Reste une troisième question, cruciale aujourd’hui, dans le cadre de laquelle les communistes doivent se prononcer avec audace et courage, hors de tout productivisme déraisonnable : la crise écologique. La réflexion de Le Lann, ici, est celle d’un esprit incontestablement informé et cela est indispensable tant ce qui est en jeu implique à la fois des connaissances technico-scientifiques précises et un esprit de responsabilité exigeant, soustrait à la domination de préjugés réactionnaires ou à celle de positions naïves. Le problème essentiel, qui divise, est : quel est le rapport entre la crise écologique et le capitalisme, étant admis que cette crise, qui émerge depuis la fin du 19ème siècle et qui nous annonce un futur catastrophique pour l’humanité dès la fin du 21ème siècle (je n’entre pas dans les détails présentés dans le livre) ? Pour simplifier, car la situation est complexe comme les attitudes par rapport à elle, il faut refuser une analyse anthropologique accusant l’homme en général de développer inconsidérément la Technique par une volonté imprudente d’améliorer sa vie et mettre au contraire en avant la responsabilité du capitalisme : les émissions de gaz à effet de serre qui polluent l’atmosphère de la planète et abîment la nature dont l’homme dépend, répondent à un souci prioritaire du Capital de les utiliser pour sa rentabilité productive. Le livre ne le nie pas mais montre bien que le développement du capitalisme, dès lors qu’il est maîtrisé par les Etats et amélioré ou réformé par la lutte politique de classe, est aussi profitable aux hommes,  et F. Gulli dans sa préface y insiste justement. Enfin, Le Lann ajoute à son analyse critique la responsabilité politique insupportable des Etats-Unis à l’échelle du monde du fait de leur longue domination impérialiste sur lui et aussi en raison de leur refus des prescriptions de l’ONU dans ce domaine. Il propose donc un triptyque pour y remédier : l’atténuation de la croissance technique (même si le terme n’est pas utilisé) en raison de ses effets délétères, l’adaptation aux évolutions climatiques quand elles sont inévitables, la réparation enfin de ses méfaits sur les êtres humains lors de catastrophes naturelles quand elles ont eu lieu : qui dit mieux ?
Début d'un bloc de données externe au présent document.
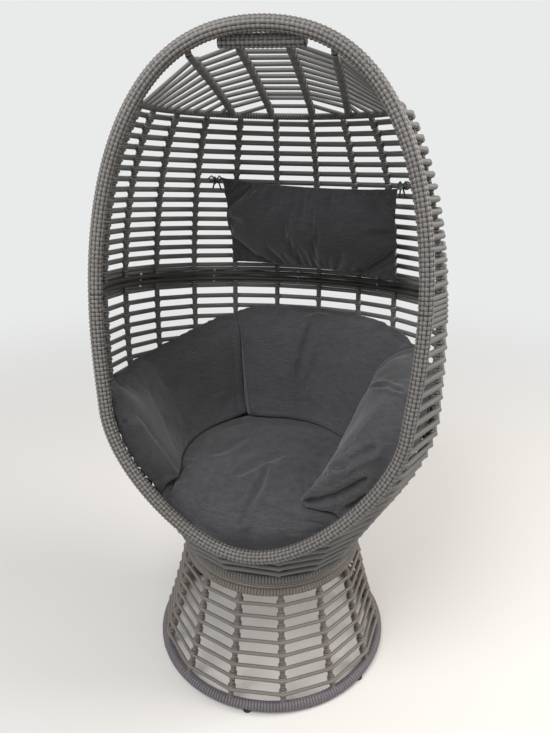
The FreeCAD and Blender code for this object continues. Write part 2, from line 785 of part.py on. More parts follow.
joint_length = rim_level_length(mid_z)
upper_end = 2 * rim_half_length - joint_length
lower_rim = curve_edges(rim_at, -joint_length, joint_length - seam_gap, 12, rim_place)
upper_rim = curve_edges(rim_at, joint_length, upper_end - seam_gap, 12, rim_place)
rim_bore = rim_tube_radius - tube_wall
save("lower_rim_wrap", [hollow_tube(lower_rim, rim_wrap_radius, rim_tube_radius + seam_gap)])
save("upper_rim_wrap", [hollow_tube(upper_rim, rim_wrap_radius, rim_tube_radius + seam_gap)])
save("lower_rim_tube", [hollow_tube(lower_rim, rim_tube_radius, rim_bore)])
save("upper_rim_tube", [hollow_tube(upper_rim, rim_tube_radius, rim_bore)])
spigots = []
for middle in (joint_length, -joint_length):
    edges = curve_edges(rim_at, middle - spigot_length / 2, middle + spigot_length / 2, 1, rim_place)
    spigots.append(tube(edges, rim_bore - seam_gap))
save("rim_spigots", spigots)

# The crown bar is a flat arc just behind the top of the rim.
crown_end_y = rim_y(crown_bar_z)
crown_radius = (crown_bar_half ** 2 + crown_bar_back ** 2) / (2 * crown_bar_back)
crown_centre = V(0, crown_end_y + crown_bar_back - crown_radius, crown_bar_z)


def crown_point(turn):
    angle = math.radians(turn)
    return crown_centre + V(crown_radius * math.sin(angle), crown_radius * math.cos(angle), 0)


def crown_heading(turn):
    angle = math.radians(turn)
    return V(math.cos(angle), -math.sin(angle), 0)


def crown_end_clear(turn):
    end = disc_rim(crown_point(turn), crown_heading(turn), crown_wrap_radius)
    return min(rim_distance(p) for p in end) >= rim_wrap_radius + seam_gap


crown_reach = bisect(0.0, math.degrees(math.asin(crown_bar_half / crown_radius)), crown_end_clear)


def crown_part(wire_radius):
    circle = Part.makeCircle(wire_radius, crown_point(crown_reach), crown_heading(crown_reach))
    return Part.Face(Part.Wire(circle)).revolve(crown_centre, V(0, 0, 1), 2 * crown_reach)


save("crown_bar_wrap", [crown_part(crown_wrap_radius).cut(crown_part(crown_tube_radius + seam_gap))])
save("crown_bar_tube", [crown_part(crown_tube_radius)])

# The hoops of the two halves are bolted together, one above the other.
upper_hoop_z = mid_z + hoop_step
lower_hoop_z = mid_z - hoop_step
lower_hoop = hoop(lower_hoop_z, -hoop_inset, hoop_radius, seam_gap)
upper_hoop = hoop(upper_hoop_z, -hoop_inset, hoop_radius, seam_gap)
joint_bolts, joint_nuts = [], []
for bearing in joint_bolt_bearings:
    low = shell_point(lower_hoop_z, bearing, -hoop_inset)
    high = shell_point(upper_hoop_z, bearing, -hoop_inset)
    along = hoop_heading(mid_z, bearing)
    axis = high - low - along * (high - low).dot(along)
    grip = axis.Length + 2 * (hoop_radius + seam_gap)
    axis.normalize()
    bottom = low - axis * (hoop_radius + seam_gap)
    hole = Part.makeCylinder(joint_bolt_radius + bolt_gap, grip, bottom, axis)
    lower_hoop = lower_hoop.cut(hole)
    upper_hoop = upper_hoop.cut(hole)
    length = grip + seam_gap + joint_nut_height + joint_bolt_out
    head = hexagon(joint_bolt_head_width, joint_bolt_head_height, bottom, -axis)
    shank = Part.makeCylinder(joint_bolt_radius, length, bottom, axis)
    joint_bolts.append(head.fuse(shank).removeSplitter())
    nut_start = bottom + axis * grip
    bore = Part.makeCylinder(joint_bolt_radius + bolt_gap, joint_nut_height, nut_start, axis)
    joint_nuts.append(hexagon(joint_bolt_head_width, joint_nut_height, nut_start, axis).cut(bore))
save("lower_mid_hoop", [lower_hoop])
save("upper_mid_hoop", [upper_hoop])
save("half_joint_bolts", joint_bolts)
save("half_joint_nuts", joint_nuts)
save("hood_hoop", [hoop(hood_z, -hoop_inset, hoop_radius, seam_gap)])

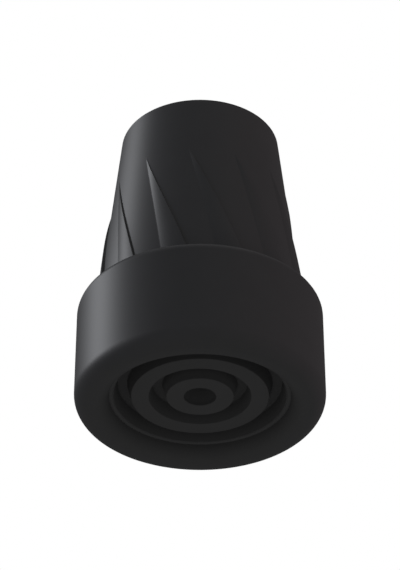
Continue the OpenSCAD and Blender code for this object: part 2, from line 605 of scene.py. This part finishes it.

On aura compris, pour finir, que le communisme constitue un « humanisme pratique » et c’est pourquoi il faut soutenir, fortement et en toute clairvoyance, qu’il est « un chemin pour l’avenir ».

                                                                        Yvon Quiniou 

Eric Le Lann, Communisme, un chemin pour l’avenir, préface de Florian Gulli, Editions Manifeste.